Monday, September 10, 2007
Diamonds From His Wedding Band
While many of my friends are buzzing about Britney Spears' godawful attempt at a comeback (in the interest of full disclosure, I watched her performance before changing the channel and yes, it was a train wreck, but hey, I'm not going to criticize given that I can't sing, dance, and don't have the body I had five years ago either and don't even have the excuse of having birthed two children -- no, my flaws are all about twinkies, booze, and a deep hatred of core exercises), I spent my night crying over Alive Day Memories, a documentary produced by my beloved James Gandolfini (Tony Soprano to me). He interviewed ten Iraq vets who suffered serious injuries, mostly amputations, a closed head injury, some post-traumatic stress cases. As in most effective documentaries, Mr. Gandolfini took himself out of the equation and let the subjects speak for themselves.

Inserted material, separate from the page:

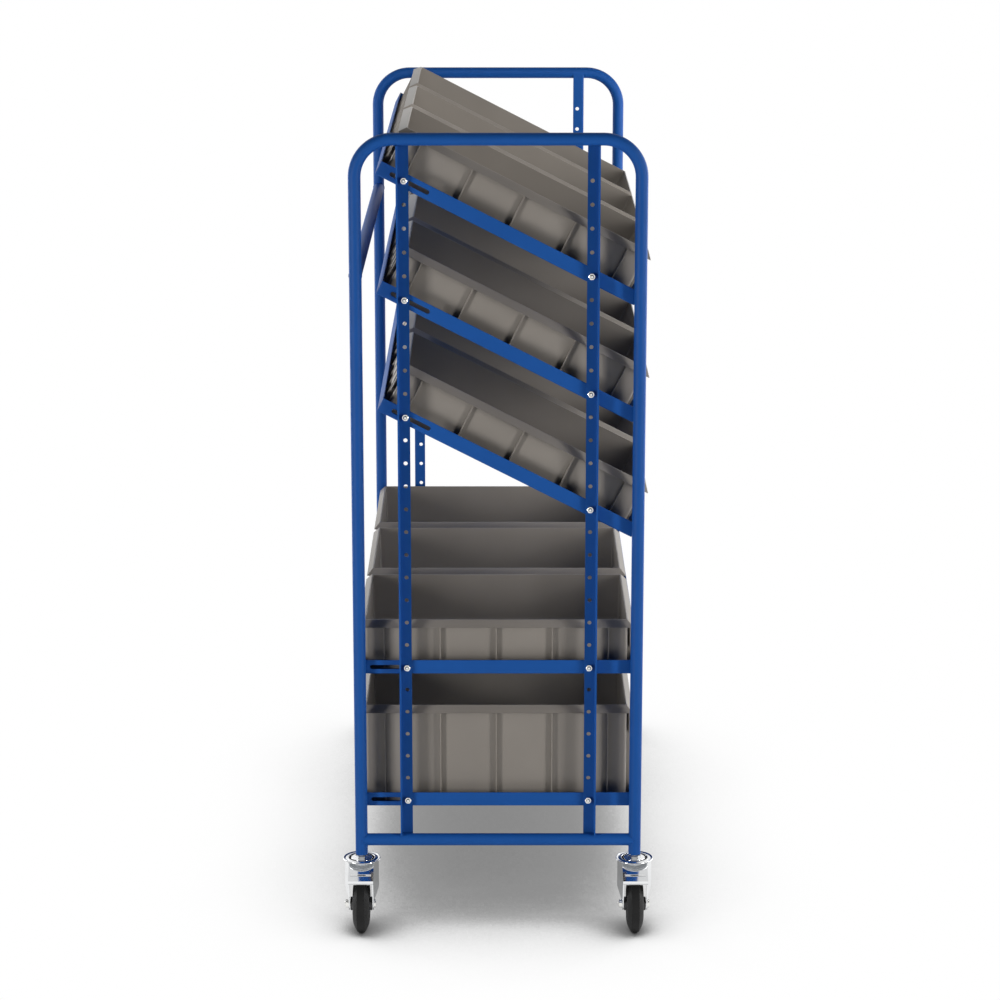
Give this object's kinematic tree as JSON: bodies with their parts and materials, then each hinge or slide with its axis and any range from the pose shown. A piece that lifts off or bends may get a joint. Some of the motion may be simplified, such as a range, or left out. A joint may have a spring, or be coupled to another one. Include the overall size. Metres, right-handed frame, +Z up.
{
  "type": "order picking trolley",
  "caption": "Tall steel order picking trolley on swivel casters, with tilted and level tray shelves between two tube end frames, holding grey plastic containers that lift out.",
  "frame": {"origin": "on the floor, under the middle of the trolley", "axes": "+Z up; +X towards the picking side, where the tilted shelves are lowest; +Y along the shelves, away from the left end"},
  "size_m": [0.6866, 1.5212, 1.7661],
  "materials": {
    "blue_powder_coat": "satin powder coat",
    "grey_container_plastic": "moulded, matte",
    "zinc_fastener": "zinc plated",
    "bright_chrome": "bright plated",
    "dark_hub_plastic": "moulded, matte",
    "black_rubber": "matte rubber"
  },
  "bodies": {
    "frame": {"left_hoop": "blue_powder_coat", "left_cross_tube": "blue_powder_coat", "left_rear_upright": "blue_powder_coat", "left_front_upright": "blue_powder_coat", "right_hoop": "blue_powder_coat", "right_cross_tube": "blue_powder_coat", "right_rear_upright": "blue_powder_coat", "right_front_upright": "blue_powder_coat", "rear_tie_tube": "blue_powder_coat", "shelf_1": "blue_powder_coat", "shelf_2": "blue_powder_coat", "shelf_3": "blue_powder_coat", "shelf_4": "blue_powder_coat", "shelf_5": "blue_powder_coat", "bolt_1_rear": "zinc_fastener", "bolt_1_front": "zinc_fastener", "bolt_2_rear": "zinc_fastener", "bolt_2_front": "zinc_fastener", "bolt_3_rear": "zinc_fastener", "bolt_3_front": "zinc_fastener", "bolt_4_rear": "zinc_fastener", "bolt_4_front": "zinc_fastener", "bolt_5_rear": "zinc_fastener", "bolt_5_front": "zinc_fastener", "caster_left_rear_head": "bright_chrome", "caster_left_front_head": "bright_chrome", "caster_right_rear_head": "bright_chrome", "caster_right_front_head": "bright_chrome"},
    "caster_left_rear_swivel": {"caster_left_rear_fork": "bright_chrome", "caster_left_rear_axle": "zinc_fastener"},
    "caster_left_rear_wheel": {"caster_left_rear_hub": "dark_hub_plastic", "caster_left_rear_tyre": "black_rubber"},
    "caster_left_front_swivel": {"caster_left_front_fork": "bright_chrome", "caster_left_front_axle": "zinc_fastener"},
    "caster_left_front_wheel": {"caster_left_front_hub": "dark_hub_plastic", "caster_left_front_tyre": "black_rubber"},
    "caster_right_rear_swivel": {"caster_right_rear_fork": "bright_chrome", "caster_right_rear_axle": "zinc_fastener"},
    "caster_right_rear_wheel": {"caster_right_rear_hub": "dark_hub_plastic", "caster_right_rear_tyre": "black_rubber"},
    "caster_right_front_swivel": {"caster_right_front_fork": "bright_chrome", "caster_right_front_axle": "zinc_fastener"},
    "caster_right_front_wheel": {"caster_right_front_hub": "dark_hub_plastic", "caster_right_front_tyre": "black_rubber"},
    "container_1_left_lift": {"container_1_left": "grey_container_plastic"},
    "container_1_middle_lift": {"container_1_middle": "grey_container_plastic"},
    "container_1_right_lift": {"container_1_right": "grey_container_plastic"},
    "container_2_left_lift": {"container_2_left": "grey_container_plastic"},
    "container_2_middle_lift": {"container_2_middle": "grey_container_plastic"},
    "container_2_right_lift": {"container_2_right": "grey_container_plastic"},
    "container_3_left_lift": {"container_3_left": "grey_container_plastic"},
    "container_3_middle_lift": {"container_3_middle": "grey_container_plastic"},
    "container_3_right_lift": {"container_3_right": "grey_container_plastic"},
    "container_4_left_lift": {"container_4_left": "grey_container_plastic"},
    "container_4_middle_lift": {"container_4_middle": "grey_container_plastic"},
    "container_4_right_lift": {"container_4_right": "grey_container_plastic"},
    "container_5_left_lift": {"container_5_left": "grey_container_plastic"},
    "container_5_middle_lift": {"container_5_middle": "grey_container_plastic"},
    "container_5_right_lift": {"container_5_right": "grey_container_plastic"}
  },
  "joints": [
    {"name": "caster_left_rear_swivel_joint", "type": "hinge", "parent": "frame", "child": "caster_left_rear_swivel", "pos_m": [-0.30155, -0.65805, 0.15], "axis": [0, 0, 1], "continuous": true},
    {"name": "caster_left_rear_wheel_joint", "type": "hinge", "parent": "caster_left_rear_swivel", "child": "caster_left_rear_wheel", "pos_m": [-0.30155, -0.69805, 0.0625], "axis": [1, 0, 0], "continuous": true},
    {"name": "caster_left_front_swivel_joint", "type": "hinge", "parent": "frame", "child": "caster_left_front_swivel", "pos_m": [0.30155, -0.65805, 0.15], "axis": [0, 0, 1], "continuous": true},
    {"name": "caster_left_front_wheel_joint", "type": "hinge", "parent": "caster_left_front_swivel", "child": "caster_left_front_wheel", "pos_m": [0.30155, -0.69805, 0.0625], "axis": [1, 0, 0], "continuous": true},
    {"name": "caster_right_rear_swivel_joint", "type": "hinge", "parent": "frame", "child": "caster_right_rear_swivel", "pos_m": [-0.30155, 0.65805, 0.15], "axis": [0, 0, 1], "continuous": true},
    {"name": "caster_right_rear_wheel_joint", "type": "hinge", "parent": "caster_right_rear_swivel", "child": "caster_right_rear_wheel", "pos_m": [-0.30155, 0.69805, 0.0625], "axis": [1, 0, 0], "continuous": true},
    {"name": "caster_right_front_swivel_joint", "type": "hinge", "parent": "frame", "child": "caster_right_front_swivel", "pos_m": [0.30155, 0.65805, 0.15], "axis": [0, 0, 1], "continuous": true},
    {"name": "caster_right_front_wheel_joint", "type": "hinge", "parent": "caster_right_front_swivel", "child": "caster_right_front_wheel", "pos_m": [0.30155, 0.69805, 0.0625], "axis": [1, 0, 0], "continuous": true},
    {"name": "container_1_left_slide", "type": "slide", "parent": "frame", "child": "container_1_left_lift", "axis": [0.4556, 0, 0.8902], "range_m": [0, 0.25]},
    {"name": "container_1_middle_slide", "type": "slide", "parent": "frame", "child": "container_1_middle_lift", "axis": [0.4556, 0, 0.8902], "range_m": [0, 0.25]},
    {"name": "container_1_right_slide", "type": "slide", "parent": "frame", "child": "container_1_right_lift", "axis": [0.4556, 0, 0.8902], "range_m": [0, 0.25]},
    {"name": "container_2_left_slide", "type": "slide", "parent": "frame", "child": "container_2_left_lift", "axis": [0.4556, 0, 0.8902], "range_m": [0, 0.1]},
    {"name": "container_2_middle_slide", "type": "slide", "parent": "frame", "child": "container_2_middle_lift", "axis": [0.4556, 0, 0.8902], "range_m": [0, 0.1]},
    {"name": "container_2_right_slide", "type": "slide", "parent": "frame", "child": "container_2_right_lift", "axis": [0.4556, 0, 0.8902], "range_m": [0, 0.1]},
    {"name": "container_3_left_slide", "type": "slide", "parent": "frame", "child": "container_3_left_lift", "axis": [0.4556, 0, 0.8902], "range_m": [0, 0.1]},
    {"name": "container_3_middle_slide", "type": "slide", "parent": "frame", "child": "container_3_middle_lift", "axis": [0.4556, 0, 0.8902], "range_m": [0, 0.1]},
    {"name": "container_3_right_slide", "type": "slide", "parent": "frame", "child": "container_3_right_lift", "axis": [0.4556, 0, 0.8902], "range_m": [0, 0.1]},
    {"name": "container_4_left_slide", "type": "slide", "parent": "frame", "child": "container_4_left_lift", "axis": [0, 0, 1], "range_m": [0, 0.18]},
    {"name": "container_4_middle_slide", "type": "slide", "parent": "frame", "child": "container_4_middle_lift", "axis": [0, 0, 1], "range_m": [0, 0.18]},
    {"name": "container_4_right_slide", "type": "slide", "parent": "frame", "child": "container_4_right_lift", "axis": [0, 0, 1], "range_m": [0, 0.18]},
    {"name": "container_5_left_slide", "type": "slide", "parent": "frame", "child": "container_5_left_lift", "axis": [0, 0, 1], "range_m": [0, 0.075]},
    {"name": "container_5_middle_slide", "type": "slide", "parent": "frame", "child": "container_5_middle_lift", "axis": [0, 0, 1], "range_m": [0, 0.075]},
    {"name": "container_5_right_slide", "type": "slide", "parent": "frame", "child": "container_5_right_lift", "axis": [0, 0, 1], "range_m": [0, 0.075]}
  ]
}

Staying out of the minefield of whether or not we should be in Iraq, the soldiers talked about their alive days, the day they almost died. All sustained serious injuries, most spending massive amounts of time in Walter Reed, multiple surgeries, fears about the future. Some memorable moments -- the solider who lost both his eyes -- one socket had too much scar tissue to support a prosthetic eye, but the other one contained a blue-colored eye lined with diamonds from his wedding band. His injury had destroyed not only his sight, but his marriage and this was his homage to both and the fake eye he liked the best and wore the most. (He had a few of them.) One soldier had her arm and shoulder blown off and talked about not being able to look at her injury for weeks, that if she didn't look at it, she'd be the same person she was before. But she wasn't. "I'm another amputee from the war," she said. "I don't know if anyone will want to love or marry me. I don't know if I had children, whether they'd accept me." One soldier said that her hometown had a way of "sucking you inside it and not letting go." She claimed that there were two ways to get out -- marry someone from another state or the military. "I got lucky," she said. "Some people my age are stuck her with two or three kids for their whole lives." She'd lost one leg and thought she'd never dance again, but she did with the help of several shots of vodka in a bar where line-dancing had not gone out of vogue. It was her comeback. Unlike Britney's comeback at the VMAs, not many people had been watching, some hoping for the best, many hoping for her to fail. She had the support of the tiny crowd that had gathered, and she sang loud, no forgetting the words for her. The writer Andre Dubus said he never heard anyone use the word grateful until he lost the use of his legs. Would you still go if you knew what you know now?, Mr. Gandolfini asked one of the soldiers who had lost both of his legs and one arm. I was pursuing my goal, he said. But if I could get my legs back, I'd pursue my other goals instead. He looked at the floor, as if trying to remember what those were, but he quickly said, I'm grateful that I have one of my hands, though. If I didn't, I'd be totally worthless. The garish scenes from the VMAs had all but faded from my mind by this point, the excess and decadence that serves to make us feel that we can never have enough, and for this, I was also grateful.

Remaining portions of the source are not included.